Measuring the handoff gap score in distributed teams is therefore particularly valuable, because the cost of handoff incompleteness is systematically higher and the standard corrective mechanisms are systematically slower. Organisations that invest in reducing specification completeness gaps — through more rigorous pre-handoff review, clearer templates, and explicit pre-sprint alignment ceremonies — see the benefit amplified by the distributed context in which they operate.

The metric that connects people ops and product ops

Handoff gap analysis sits at an interesting intersection: it is simultaneously a throughput metric (relevant to Engineering leads and COOs watching delivery performance) and a people metric (relevant to HR leaders watching for the friction patterns that predict disengagement). Teams with persistently high handoff gaps tend to accumulate inter-team frustration that eventually registers in engagement surveys as "poor cross-functional collaboration" or "unclear priorities" — but by the time those scores are captured, the operational pattern causing them has been running for months.

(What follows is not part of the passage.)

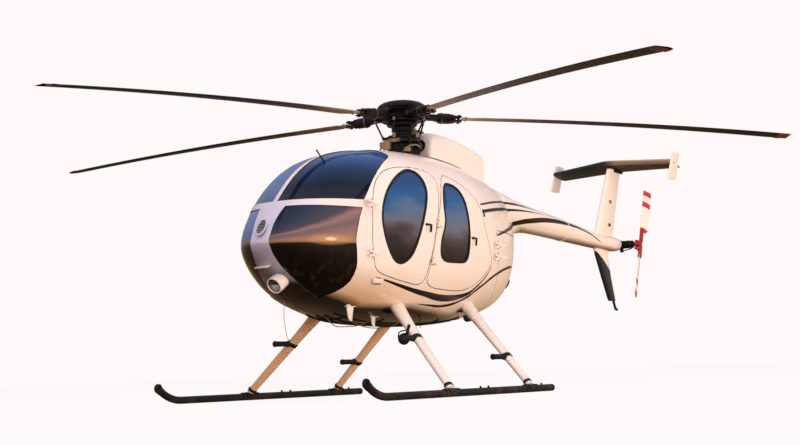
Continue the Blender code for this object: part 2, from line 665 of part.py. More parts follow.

The handoff gap score, tracked continuously and surfaced to the right people at the right time, is a bridge between operational performance and people outcomes. Fixing it improves sprint reliability. It also, typically, reduces the inter-team tension that tends to accompany persistent coordination failures — which is why it often shows up in engagement improvement alongside the throughput improvement, once the underlying process is addressed.